È il grande nodo gordiano del dibattito interno al Frente de Todos. In primo luogo, bisogna indagare sulla fuga di capitali verso l’estero facilitata dal precedente governo: cosa ne è stato dei 45 miliardi di dollari entrati in Argentina? Dove sono finiti? Qui la relazione non va vista in termini di creditori e debitori, bensì di truffatori e truffati. Perché noi siamo stati vittime di una truffa. Inoltre bisogna porre la questione della corresponsabilità del Fmi.

Cosa pensa del conflitto in corso in Patagonia?
Si tratta di un un conflitto storico tra una parte molto debole, quella dei popoli originari la cui preesistenza è riconosciuta dalla Costituzione, e una molto forte, rappresentata dai settori imprenditoriali che possiedono enormi estensioni di terra e hanno la forza di polizia al loro servizio. Non è vero che esistono gruppi armati in Patagonia: ci sono solo piccoli nuclei militanti di giovani poveri che realizzano azioni di resistenza amplificate e strumentalizzate dai grandi mezzi di comunicazione per generare un clima di instabilità, spesso e volentieri in periodi elettorali.

Il governo continua a promuovere un modello estrattivista basato sull’attività mineraria e sull’agribusiness. Come fare per superarlo?

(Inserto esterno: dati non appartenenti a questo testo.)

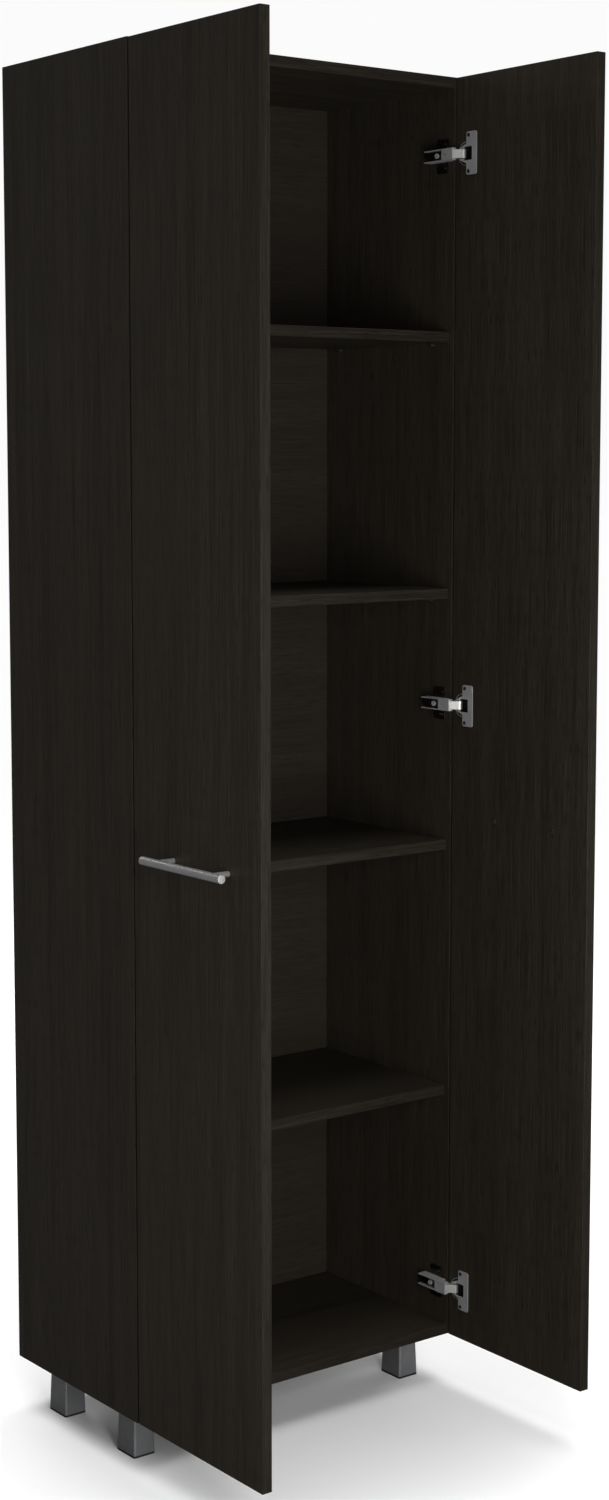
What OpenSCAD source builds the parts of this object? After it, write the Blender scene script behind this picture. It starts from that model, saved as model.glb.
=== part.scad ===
// Tall two-door pantry cabinet on four short legs, doors standing open at 90 degrees.
// Working frame of the modules: X across the cabinet with 0 on its centre line, Y from
// the front edges of the side panels (0) towards the back, Z up from the underside of
// the carcass.  in_place() moves that frame onto the floor and centres it front to back.

/* [Cabinet] */
// Width over both side panels
cabinet_w = 600; // [480:10:760]
// Height of the side panels
carcass_h = 1940; // [1600:10:2400]
// Depth of the side panels
carcass_d = 330; // [270:5:420]
// Thickness of the carcass and shelf boards
board_t = 16; // [14:0.5:20]
// Thickness of the back panel
back_t = 3; // [2:0.5:5]
// Distance from the back panel to the rear edge of the side panels
back_inset = 17; // [12:1:40]
// Depth of the grooves that hold the back panel
groove_depth = 7; // [4:0.5:8]

/* [Shelves] */
// Height of the underside of the lowest shelf
first_shelf_z = 385; // [200:5:400]
// Distance from one shelf to the next
shelf_pitch = 388; // [200:1:388]
// Distance of the shelf front from the front of the side panels
shelf_setback = 8; // [2:1:30]
// Diameter of a shelf pin
shelf_pin_d = 5; // [4:0.5:7]
// Distance of the shelf pins from the front and rear edge of a shelf
shelf_pin_inset = 37; // [20:1:60]

/* [Doors] */
// Thickness of the doors
door_t = 16; // [14:0.5:19]
// Gap between the closed doors at the centre line
door_centre_gap = 4; // [2:0.5:8]
// Gap between the doors and the front of the side panels
door_front_gap = 4; // [4:0.5:6]
// How much shorter a door is than the side panels, at the top and at the bottom
door_end_gap = 1; // [0:0.5:6]

/* [Hinges] */
// Height of the lower hinges
lower_hinge_z = 80; // [60:5:160]
// Height of the middle hinges
middle_hinge_z = 1000; // [880:5:1060]
// Distance of the upper hinges below the top of the side panels
upper_hinge_drop = 114; // [70:2:200]
// Diameter of the hinge cup
cup_d = 35; // [35:0.5:40]
// Depth of the hinge cup in the door
cup_depth = 12.5; // [12:0.1:13]
// Wood left between the hinge cup and the edge of the door
cup_edge = 5; // [4:0.5:6]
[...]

Si tratta di un problema generale del progressismo latinoamericano su cui noi del Frente Patria Grande stiamo richiamando l’attenzione. Serve un’azione congiunta delle forze sociali e politiche di tutto il continente in direzione di un modello post-estrattivista. Perché, di fronte al tasso di deforestazione e ai danni provocati dall’agribusiness, risultano evidenti tanto l’irresponsabilità del settore imprenditoriale quanto la mancanza di coraggio della classe dirigente.